Today these areas are deemed hot spots and residents fear walking along the roadway or paths after dark.

It is possible to return to a level of public safety that we once enjoyed. All that is needed is the political will to seriously deal with crime. Police Commissioner Gary Griffith cannot be the panacea for all our criminal ills.

The starting point must be to get guns out of our communities. Guns are made for one purpose – to kill. In general guns are made to kill men and animals. In TT we have very sensible gun laws. One is given permission to own a gun for either killing men or animals.

If you are a military person or law officer, you are given a gun to prevent others from killing you. A civilian can carry a gun to kill animals if you are a farmer or hunter or for self-defence if your daily activities are such that someone may wish to kill you. The law allows for you to make a case for carrying a gun and requires training in its safe use.

Additionally, the law allows for you to certify that you are of sound mental and physical health and that your spouse or close family are comfortable with you carrying a firearm. Moreover, after you are granted a firearm, the law requires that it is discharged at a forensic institution and data recorded to ensure that if your gun is used to kill someone, it can be identified as your gun.

Based on the above there should be no impediments to owning a legal gun if one meets the requirements.

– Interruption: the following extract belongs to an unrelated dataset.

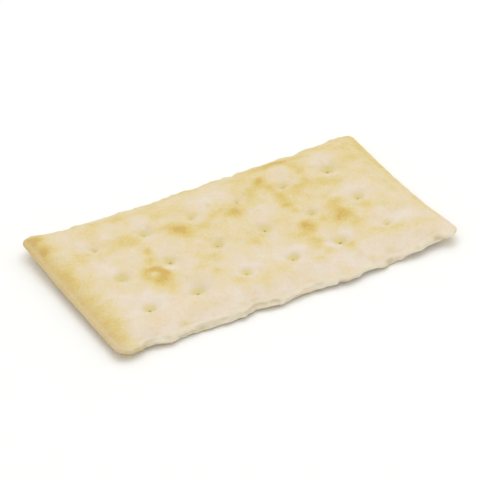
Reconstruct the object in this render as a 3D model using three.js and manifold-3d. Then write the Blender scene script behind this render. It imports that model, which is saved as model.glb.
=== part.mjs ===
// A rectangular butter cracker: a thin baked slab, docked with three rows of six pins.
// Millimetres, +Z up, long side along X. It lies on the crests of its underside, with its ends curled up.
import * as THREE from "three";
import { mergeVertices } from "three/addons/utils/BufferGeometryUtils.js";
import Module from "manifold-3d";

// Plan of the cracker
const length = 62.8;
const width = 36.7;
const cornerRadius = 2;

// Docking pins
const columns = 6;
const rows = 3;
const columnPitch = 8.8;
const rowPitch = 9.7;
const pinRadius = 0.22; // at the underside, where a pin hole is narrowest
const pinWaistRadius = 0.34;
const pinMouthRadius = 1.1; // where the hole flares into its dimple
const pinSides = 12;
const pinWander = 0.16; // how far a pin stands off its place in the grid
const pinShift = { x: 0.16, y: -0.23 }; // the whole grid sits a little towards the right and near sides
const dimpleDepth = 0.85;
const dimpleReach = 2.1; // radius at which a dimple has lost two thirds of its depth
const dimpleDepthSpread = [0.75, 1.2]; // least and greatest share of that depth
const dimpleReachSpread = [0.88, 1.15];
const pinOpenings = [ // size of each hole against the usual one, near row first
  [1, 1.1, 0.85, 1, 1.1, 0.65],
  [1.15, 0.9, 1, 1.05, 0.75, 0.9],
  [0.55, 0.85, 0.7, 0.5, 0.75, 1.1],
];
const puckerHeight = 0.35; // the underside drawn up round a pin
const puckerReach = 1.5;
const pinWaistHeight = 1.1;
const pinMouthHeight = 2.2;
const pinOvershoot = 2; // how far a pin's cutter runs past the crust

// Thickness
const crestThickness = 2.9;
const sideThickness = 1.6; // at the torn long sides
const endThickness = 1.3; // at the pinched short ends
const sideSlope = 5; // width of the strip that falls to a long side
const endSlope = 6; // the same at a short end
const noseDepth = 0.5; // how far a rounded edge bulges past the top and the underside
const edgeTuck = 0.3; // how far the underside lifts at the outline
const tuckReach = 2.4;
const edgeEvenness = 0.35; // share of the crust's unevenness that reaches the outline

// Curl of the ends: the left end lifts more than the right one, and most at its far corner
const leftCurl = 0.95;
const leftCurlTwist = 0.3;
const leftCurlReach = 17;
const rightCurl = 0.4;
const rightCurlTwist = -0.12;
const rightCurlReach = 15;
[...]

The problem is dealing with illegal guns. That is where the political will is required. One must always be reminded that guns are for one purpose – to kill. As such, anyone who carries an illegal gun can be deemed a potential killer. The argument of self-defence is muted by the fact that there are legal ways to get a gun for self-defence.

Our laws must be such that the very thought of possessing an illegal firearm ought to be frightening. People caught with an illegal firearm should be seen as potential murderers and treated that way. The law should be amended to allow for immediate trial for all gun-related offences.

Secondly, the penalty for possessing an illegal gun should be no less than 30 years in prison with no bail. The State should however allow for all those convicted under this law to be assessed every five years with a chance of obtaining parole if they prove to have been sufficiently rehabilitated and ready to be a better citizen. That should be the case for most convicted criminals.

Thirdly, there should be a period for all people who have illegal guns to turn them in to the authorities without getting charged for gun possession. This must be the beginning of making TT safe again.